## BEGIN Data supplied

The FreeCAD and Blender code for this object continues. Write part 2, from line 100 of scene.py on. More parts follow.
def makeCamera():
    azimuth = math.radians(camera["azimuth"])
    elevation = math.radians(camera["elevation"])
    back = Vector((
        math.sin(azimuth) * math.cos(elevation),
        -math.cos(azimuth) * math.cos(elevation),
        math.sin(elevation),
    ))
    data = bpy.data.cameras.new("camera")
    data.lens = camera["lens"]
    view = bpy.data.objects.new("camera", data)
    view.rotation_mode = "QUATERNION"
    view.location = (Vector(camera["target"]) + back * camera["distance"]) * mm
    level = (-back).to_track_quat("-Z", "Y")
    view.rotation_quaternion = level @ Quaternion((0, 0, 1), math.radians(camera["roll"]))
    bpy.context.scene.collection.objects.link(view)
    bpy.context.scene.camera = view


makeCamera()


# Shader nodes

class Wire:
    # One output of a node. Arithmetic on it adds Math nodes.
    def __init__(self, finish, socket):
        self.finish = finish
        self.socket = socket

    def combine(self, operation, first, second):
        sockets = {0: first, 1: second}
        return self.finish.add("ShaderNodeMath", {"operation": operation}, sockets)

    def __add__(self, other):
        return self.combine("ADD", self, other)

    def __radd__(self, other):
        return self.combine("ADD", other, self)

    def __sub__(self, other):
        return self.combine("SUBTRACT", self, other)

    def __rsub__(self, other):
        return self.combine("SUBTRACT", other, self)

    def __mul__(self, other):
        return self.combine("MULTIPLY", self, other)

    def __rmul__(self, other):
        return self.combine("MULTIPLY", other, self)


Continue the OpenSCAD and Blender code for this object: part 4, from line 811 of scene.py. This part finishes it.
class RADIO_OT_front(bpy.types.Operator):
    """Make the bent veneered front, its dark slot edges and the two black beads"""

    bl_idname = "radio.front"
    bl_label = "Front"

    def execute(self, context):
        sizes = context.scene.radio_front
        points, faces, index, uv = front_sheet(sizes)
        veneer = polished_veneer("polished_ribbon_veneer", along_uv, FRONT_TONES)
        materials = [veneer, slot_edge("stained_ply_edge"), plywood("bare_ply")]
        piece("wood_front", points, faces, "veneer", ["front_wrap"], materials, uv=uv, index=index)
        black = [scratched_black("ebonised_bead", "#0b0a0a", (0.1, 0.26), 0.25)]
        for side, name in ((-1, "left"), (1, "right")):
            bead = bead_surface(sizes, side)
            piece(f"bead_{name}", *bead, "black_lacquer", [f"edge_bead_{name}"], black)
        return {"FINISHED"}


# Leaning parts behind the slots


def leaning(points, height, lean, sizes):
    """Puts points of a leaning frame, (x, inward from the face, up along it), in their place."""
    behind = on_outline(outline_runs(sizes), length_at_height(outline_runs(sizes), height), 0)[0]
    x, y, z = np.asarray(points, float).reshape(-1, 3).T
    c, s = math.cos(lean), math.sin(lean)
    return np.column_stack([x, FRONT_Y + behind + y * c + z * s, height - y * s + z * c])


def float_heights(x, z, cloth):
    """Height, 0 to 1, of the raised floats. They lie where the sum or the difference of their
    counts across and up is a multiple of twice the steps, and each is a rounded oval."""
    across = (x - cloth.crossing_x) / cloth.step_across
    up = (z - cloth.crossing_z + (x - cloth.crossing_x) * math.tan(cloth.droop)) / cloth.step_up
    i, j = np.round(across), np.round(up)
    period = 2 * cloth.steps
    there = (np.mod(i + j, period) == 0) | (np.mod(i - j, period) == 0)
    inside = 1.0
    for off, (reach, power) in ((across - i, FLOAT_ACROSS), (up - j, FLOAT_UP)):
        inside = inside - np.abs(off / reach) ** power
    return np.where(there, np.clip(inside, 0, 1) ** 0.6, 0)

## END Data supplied
## BEGIN Data supplied

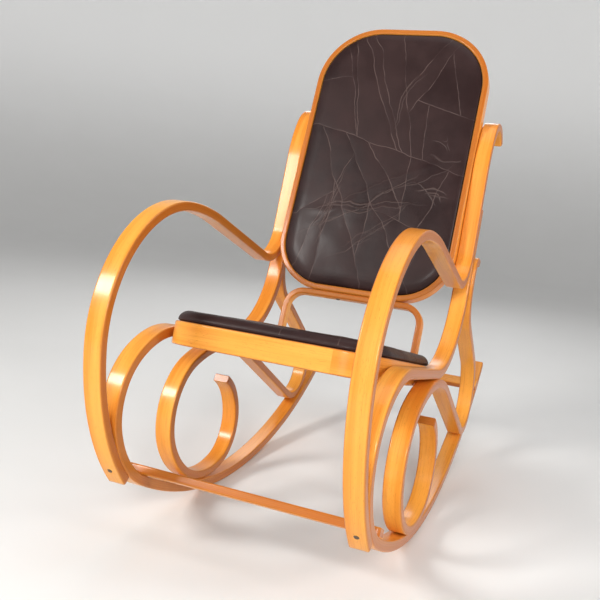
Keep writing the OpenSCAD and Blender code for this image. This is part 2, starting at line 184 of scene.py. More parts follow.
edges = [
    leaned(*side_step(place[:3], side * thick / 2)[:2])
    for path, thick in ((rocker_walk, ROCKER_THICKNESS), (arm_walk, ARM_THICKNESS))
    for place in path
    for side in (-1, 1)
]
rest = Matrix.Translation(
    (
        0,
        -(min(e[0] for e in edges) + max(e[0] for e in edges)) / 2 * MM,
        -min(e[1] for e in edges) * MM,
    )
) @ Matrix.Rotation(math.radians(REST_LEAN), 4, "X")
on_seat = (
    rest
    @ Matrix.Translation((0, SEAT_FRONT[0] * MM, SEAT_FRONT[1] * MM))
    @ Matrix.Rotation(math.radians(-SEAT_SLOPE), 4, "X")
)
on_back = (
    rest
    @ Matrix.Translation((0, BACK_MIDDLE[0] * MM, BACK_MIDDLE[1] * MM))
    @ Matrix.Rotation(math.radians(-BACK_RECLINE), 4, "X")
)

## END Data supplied

■ **Job**: Look back at the data above. Transcribe exactly the lines starting at the line that contains "The FreeCAD and" and ending at the line that contains "self.socket = socket".

■ **Written answer**:
The FreeCAD and Blender code for this object continues. Write part 2, from line 100 of scene.py on. More parts follow.
def makeCamera():
    azimuth = math.radians(camera["azimuth"])
    elevation = math.radians(camera["elevation"])
    back = Vector((
        math.sin(azimuth) * math.cos(elevation),
        -math.cos(azimuth) * math.cos(elevation),
        math.sin(elevation),
    ))
    data = bpy.data.cameras.new("camera")
    data.lens = camera["lens"]
    view = bpy.data.objects.new("camera", data)
    view.rotation_mode = "QUATERNION"
    view.location = (Vector(camera["target"]) + back * camera["distance"]) * mm
    level = (-back).to_track_quat("-Z", "Y")
    view.rotation_quaternion = level @ Quaternion((0, 0, 1), math.radians(camera["roll"]))
    bpy.context.scene.collection.objects.link(view)
    bpy.context.scene.camera = view


makeCamera()


# Shader nodes

class Wire:
    # One output of a node. Arithmetic on it adds Math nodes.
    def __init__(self, finish, socket):
        self.finish = finish
        self.socket = socket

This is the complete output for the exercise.